__Task__. Make a verbatim copy of the entries below; pictures stay out.

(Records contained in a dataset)
==*==

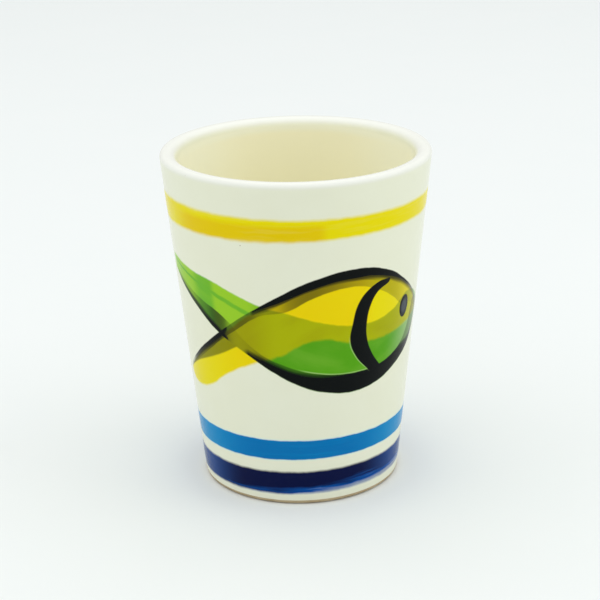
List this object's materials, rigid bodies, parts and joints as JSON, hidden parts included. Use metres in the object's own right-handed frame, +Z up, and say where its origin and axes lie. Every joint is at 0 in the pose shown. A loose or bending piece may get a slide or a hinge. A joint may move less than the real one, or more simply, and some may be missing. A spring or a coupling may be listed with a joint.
{
  "type": "shot glass",
  "caption": "Small tapered ceramic shot cup with a glazed inside, a bare foot ring, colour bands and a brush-painted fish.",
  "frame": {"origin": "centre of the foot, on the surface that the cup stands on", "axes": "+Z up along the cup's axis, -Y towards the painted fish, +X to the right of somebody looking at the fish"},
  "size_m": [0.0472, 0.0472, 0.06],
  "materials": {
    "clay": "bare fired clay, matt and slightly gritty",
    "white_glaze": "warm white gloss glaze",
    "yellow_paint": "yellow brush colour under gloss",
    "sky_blue_paint": "sky blue brush colour under gloss",
    "navy_paint": "navy brush colour under gloss",
    "green_paint": "green brush colour under gloss",
    "black_paint": "black brush colour under gloss"
  },
  "bodies": {
    "root": {"clay_body": "clay", "outer_glaze": "white_glaze", "lining_glaze": "white_glaze", "recess_glaze": "white_glaze", "yellow_band": "yellow_paint", "sky_blue_band": "sky_blue_paint", "navy_band": "navy_paint", "fish_yellow_wash": "yellow_paint", "fish_green_wash": "green_paint", "fish_back_line": "black_paint", "fish_belly_line": "black_paint", "fish_gill_line": "black_paint", "fish_eye": "black_paint"}
  },
  "joints": []
}
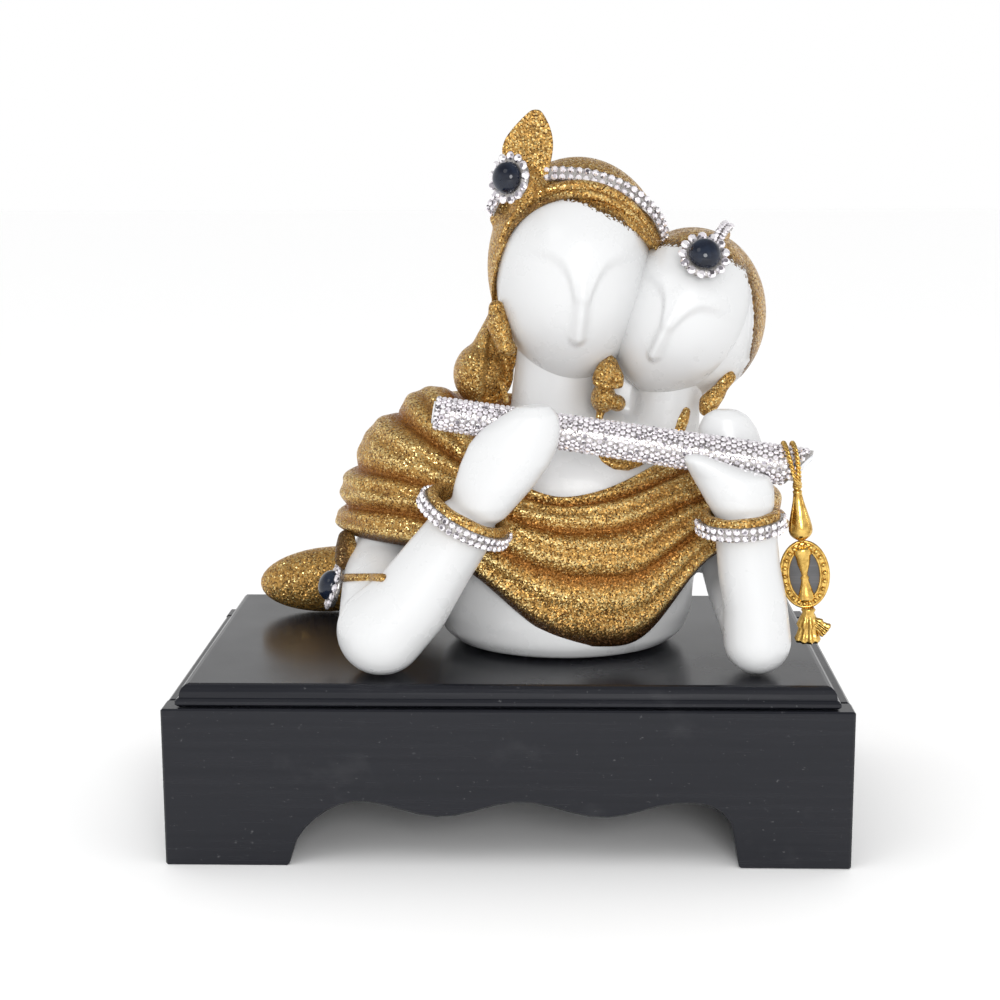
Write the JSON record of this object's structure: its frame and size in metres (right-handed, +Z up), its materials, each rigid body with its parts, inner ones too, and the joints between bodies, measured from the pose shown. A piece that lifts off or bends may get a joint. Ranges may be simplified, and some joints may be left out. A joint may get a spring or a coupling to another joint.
{
  "type": "decorative statue",
  "caption": "Moulded white statue of two figures leaning together over a flute, with a gold shawl, stone trim and a hanging tassel, on a dark box plinth with a shaped front opening.",
  "frame": {"origin": "centre of the plinth's footprint, on the surface it stands on", "axes": "+Z up; -Y towards the viewer, the side the two faces look to; +X to the viewer's right, where the tassel hangs"},
  "size_m": [0.194, 0.1164, 0.2111],
  "materials": {
    "white_resin": "glossy white cast resin, with gold glitter paint on the shawl, hair trim and ornaments",
    "white_plastic": "plain white plastic tube",
    "stone_strip": "clear faceted stones in silver cups",
    "dark_cabochon": "very glossy blue-black domed stone",
    "bright_gold": "polished gold plating",
    "painted_board": "dark grey semi-gloss paint with fine level streaks"
  },
  "bodies": {
    "root": {"armlet_setting": "stone_strip", "armlet_stone": "dark_cabochon", "bangle_band_left": "stone_strip", "bangle_band_right": "stone_strip", "crown_band": "stone_strip", "crown_setting": "stone_strip", "crown_stone": "dark_cabochon", "figure": "white_resin", "flute_sleeve": "stone_strip", "flute_tube": "white_plastic", "forehead_setting": "stone_strip", "forehead_stone": "dark_cabochon", "parting_strip": "stone_strip", "plinth_back": "painted_board", "plinth_front": "painted_board", "plinth_left": "painted_board", "plinth_right": "painted_board", "plinth_top": "painted_board", "tassel_cap": "bright_gold", "tassel_charm": "bright_gold", "tassel_drop": "bright_gold", "tassel_thread": "bright_gold"}
  },
  "joints": []
}
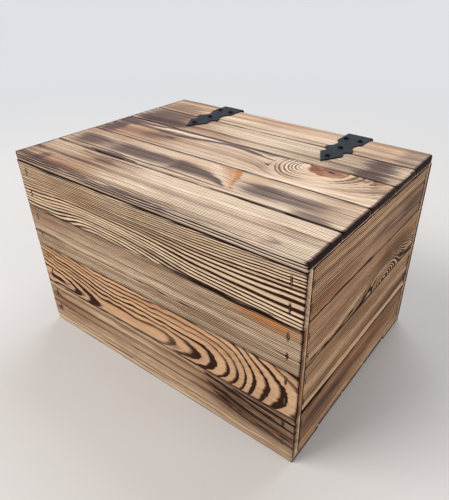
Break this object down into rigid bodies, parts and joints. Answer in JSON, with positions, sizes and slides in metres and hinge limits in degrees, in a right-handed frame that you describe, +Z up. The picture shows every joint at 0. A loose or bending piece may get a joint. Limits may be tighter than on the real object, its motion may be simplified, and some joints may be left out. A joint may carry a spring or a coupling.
{
  "type": "kindling box",
  "caption": "Lidded box of scorched and brushed planks that keeps kindling beside a stove, with corner posts, a slatted bottom and a flat lid on black strap hinges.",
  "frame": {"origin": "centre of the underside, on the surface the box stands on", "axes": "+X to the right along the front, +Y to the hinge side at the back, +Z up"},
  "size_m": [0.4004, 0.2976, 0.2558],
  "materials": {
    "wall_wood": "scorched and wire-brushed pine, raised grain, matt",
    "lid_wood": "scorched and wire-brushed pine, raised grain, matt",
    "bottom_wood": "lightly scorched pine, matt",
    "plain_wood": "planed pine, unfinished, matt",
    "hinge_steel": "black powder coat, satin",
    "staple_wire": "galvanised wire, darkened by the flame"
  },
  "bodies": {
    "box": {"front_plank_1": "wall_wood", "front_plank_2": "wall_wood", "front_plank_3": "wall_wood", "front_plank_4": "wall_wood", "back_plank_1": "wall_wood", "back_plank_2": "wall_wood", "back_plank_3": "wall_wood", "back_plank_4": "wall_wood", "left_plank_1": "wall_wood", "left_plank_2": "wall_wood", "left_plank_3": "wall_wood", "left_plank_4": "wall_wood", "right_plank_1": "wall_wood", "right_plank_2": "wall_wood", "right_plank_3": "wall_wood", "right_plank_4": "wall_wood", "post_front_left": "plain_wood", "post_front_right": "plain_wood", "post_back_left": "plain_wood", "post_back_right": "plain_wood", "bottom_slat_1": "bottom_wood", "bottom_slat_2": "bottom_wood", "bottom_slat_3": "bottom_wood", "bottom_slat_4": "bottom_wood", "bottom_slat_5": "bottom_wood", "front_staples": "staple_wire", "back_staples": "staple_wire", "left_staples": "staple_wire", "right_staples": "staple_wire", "bottom_staples": "staple_wire", "hinge_leaf_left": "hinge_steel", "hinge_leaf_right": "hinge_steel", "hinge_pin_left": "hinge_steel", "hinge_pin_right": "hinge_steel", "leaf_screws_left": "hinge_steel", "leaf_screws_right": "hinge_steel"},
    "lid": {"lid_board_1": "lid_wood", "lid_board_2": "lid_wood", "lid_board_3": "lid_wood", "lid_board_4": "lid_wood", "lid_board_5": "lid_wood", "lid_batten_left": "plain_wood", "lid_batten_right": "plain_wood", "lid_staples": "staple_wire", "hinge_strap_left": "hinge_steel", "hinge_strap_right": "hinge_steel", "strap_screws_left": "hinge_steel", "strap_screws_right": "hinge_steel"}
  },
  "joints": [
    {"name": "lid_open", "type": "hinge", "parent": "box", "child": "lid", "pos_m": [0, 0.14885, 0.25055], "axis": [-1, 0, 0], "range_deg": [0, 230]}
  ]
}
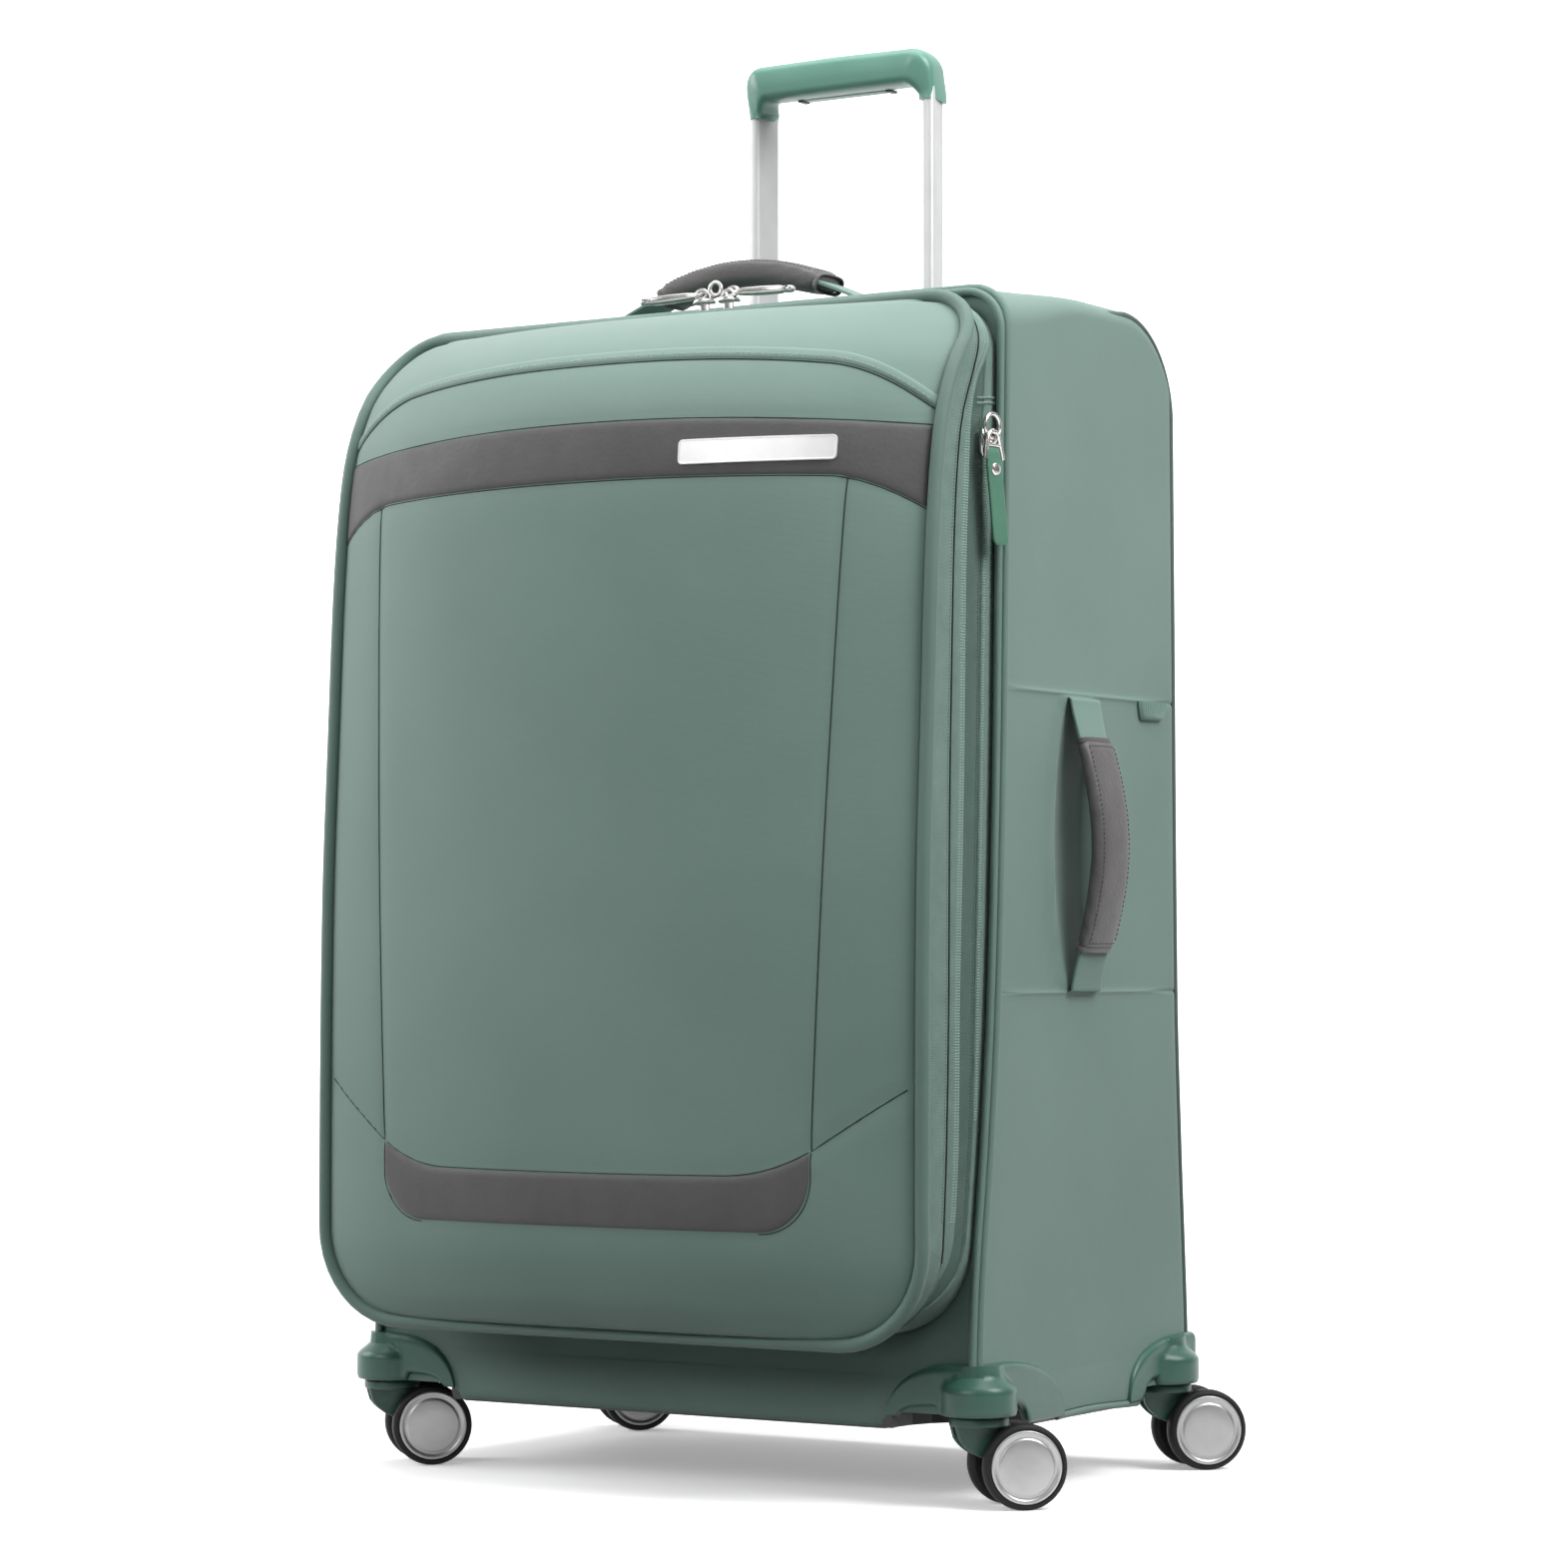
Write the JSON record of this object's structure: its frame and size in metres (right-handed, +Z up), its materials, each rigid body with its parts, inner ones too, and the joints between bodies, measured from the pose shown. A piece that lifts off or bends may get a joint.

==*==

__Problem solution__.
List this object's materials, rigid bodies, parts and joints as JSON, hidden parts included. Use metres in the object's own right-handed frame, +Z up, and say where its origin and axes lie. Every joint is at 0 in the pose shown. A loose or bending piece may get a slide or a hinge. A joint may move less than the real one, or more simply, and some may be missing. A spring or a coupling may be listed with a joint.
{
  "type": "shot glass",
  "caption": "Small tapered ceramic shot cup with a glazed inside, a bare foot ring, colour bands and a brush-painted fish.",
  "frame": {"origin": "centre of the foot, on the surface that the cup stands on", "axes": "+Z up along the cup's axis, -Y towards the painted fish, +X to the right of somebody looking at the fish"},
  "size_m": [0.0472, 0.0472, 0.06],
  "materials": {
    "clay": "bare fired clay, matt and slightly gritty",
    "white_glaze": "warm white gloss glaze",
    "yellow_paint": "yellow brush colour under gloss",
    "sky_blue_paint": "sky blue brush colour under gloss",
    "navy_paint": "navy brush colour under gloss",
    "green_paint": "green brush colour under gloss",
    "black_paint": "black brush colour under gloss"
  },
  "bodies": {
    "root": {"clay_body": "clay", "outer_glaze": "white_glaze", "lining_glaze": "white_glaze", "recess_glaze": "white_glaze", "yellow_band": "yellow_paint", "sky_blue_band": "sky_blue_paint", "navy_band": "navy_paint", "fish_yellow_wash": "yellow_paint", "fish_green_wash": "green_paint", "fish_back_line": "black_paint", "fish_belly_line": "black_paint", "fish_gill_line": "black_paint", "fish_eye": "black_paint"}
  },
  "joints": []
}
Write the JSON record of this object's structure: its frame and size in metres (right-handed, +Z up), its materials, each rigid body with its parts, inner ones too, and the joints between bodies, measured from the pose shown. A piece that lifts off or bends may get a joint. Ranges may be simplified, and some joints may be left out. A joint may get a spring or a coupling to another joint.
{
  "type": "decorative statue",
  "caption": "Moulded white statue of two figures leaning together over a flute, with a gold shawl, stone trim and a hanging tassel, on a dark box plinth with a shaped front opening.",
  "frame": {"origin": "centre of the plinth's footprint, on the surface it stands on", "axes": "+Z up; -Y towards the viewer, the side the two faces look to; +X to the viewer's right, where the tassel hangs"},
  "size_m": [0.194, 0.1164, 0.2111],
  "materials": {
    "white_resin": "glossy white cast resin, with gold glitter paint on the shawl, hair trim and ornaments",
    "white_plastic": "plain white plastic tube",
    "stone_strip": "clear faceted stones in silver cups",
    "dark_cabochon": "very glossy blue-black domed stone",
    "bright_gold": "polished gold plating",
    "painted_board": "dark grey semi-gloss paint with fine level streaks"
  },
  "bodies": {
    "root": {"armlet_setting": "stone_strip", "armlet_stone": "dark_cabochon", "bangle_band_left": "stone_strip", "bangle_band_right": "stone_strip", "crown_band": "stone_strip", "crown_setting": "stone_strip", "crown_stone": "dark_cabochon", "figure": "white_resin", "flute_sleeve": "stone_strip", "flute_tube": "white_plastic", "forehead_setting": "stone_strip", "forehead_stone": "dark_cabochon", "parting_strip": "stone_strip", "plinth_back": "painted_board", "plinth_front": "painted_board", "plinth_left": "painted_board", "plinth_right": "painted_board", "plinth_top": "painted_board", "tassel_cap": "bright_gold", "tassel_charm": "bright_gold", "tassel_drop": "bright_gold", "tassel_thread": "bright_gold"}
  },
  "joints": []
}
Break this object down into rigid bodies, parts and joints. Answer in JSON, with positions, sizes and slides in metres and hinge limits in degrees, in a right-handed frame that you describe, +Z up. The picture shows every joint at 0. A loose or bending piece may get a joint. Limits may be tighter than on the real object, its motion may be simplified, and some joints may be left out. A joint may carry a spring or a coupling.
{
  "type": "kindling box",
  "caption": "Lidded box of scorched and brushed planks that keeps kindling beside a stove, with corner posts, a slatted bottom and a flat lid on black strap hinges.",
  "frame": {"origin": "centre of the underside, on the surface the box stands on", "axes": "+X to the right along the front, +Y to the hinge side at the back, +Z up"},
  "size_m": [0.4004, 0.2976, 0.2558],
  "materials": {
    "wall_wood": "scorched and wire-brushed pine, raised grain, matt",
    "lid_wood": "scorched and wire-brushed pine, raised grain, matt",
    "bottom_wood": "lightly scorched pine, matt",
    "plain_wood": "planed pine, unfinished, matt",
    "hinge_steel": "black powder coat, satin",
    "staple_wire": "galvanised wire, darkened by the flame"
  },
  "bodies": {
    "box": {"front_plank_1": "wall_wood", "front_plank_2": "wall_wood", "front_plank_3": "wall_wood", "front_plank_4": "wall_wood", "back_plank_1": "wall_wood", "back_plank_2": "wall_wood", "back_plank_3": "wall_wood", "back_plank_4": "wall_wood", "left_plank_1": "wall_wood", "left_plank_2": "wall_wood", "left_plank_3": "wall_wood", "left_plank_4": "wall_wood", "right_plank_1": "wall_wood", "right_plank_2": "wall_wood", "right_plank_3": "wall_wood", "right_plank_4": "wall_wood", "post_front_left": "plain_wood", "post_front_right": "plain_wood", "post_back_left": "plain_wood", "post_back_right": "plain_wood", "bottom_slat_1": "bottom_wood", "bottom_slat_2": "bottom_wood", "bottom_slat_3": "bottom_wood", "bottom_slat_4": "bottom_wood", "bottom_slat_5": "bottom_wood", "front_staples": "staple_wire", "back_staples": "staple_wire", "left_staples": "staple_wire", "right_staples": "staple_wire", "bottom_staples": "staple_wire", "hinge_leaf_left": "hinge_steel", "hinge_leaf_right": "hinge_steel", "hinge_pin_left": "hinge_steel", "hinge_pin_right": "hinge_steel", "leaf_screws_left": "hinge_steel", "leaf_screws_right": "hinge_steel"},
    "lid": {"lid_board_1": "lid_wood", "lid_board_2": "lid_wood", "lid_board_3": "lid_wood", "lid_board_4": "lid_wood", "lid_board_5": "lid_wood", "lid_batten_left": "plain_wood", "lid_batten_right": "plain_wood", "lid_staples": "staple_wire", "hinge_strap_left": "hinge_steel", "hinge_strap_right": "hinge_steel", "strap_screws_left": "hinge_steel", "strap_screws_right": "hinge_steel"}
  },
  "joints": [
    {"name": "lid_open", "type": "hinge", "parent": "box", "child": "lid", "pos_m": [0, 0.14885, 0.25055], "axis": [-1, 0, 0], "range_deg": [0, 230]}
  ]
}
Write the JSON record of this object's structure: its frame and size in metres (right-handed, +Z up), its materials, each rigid body with its parts, inner ones too, and the joints between bodies, measured from the pose shown. A piece that lifts off or bends may get a joint.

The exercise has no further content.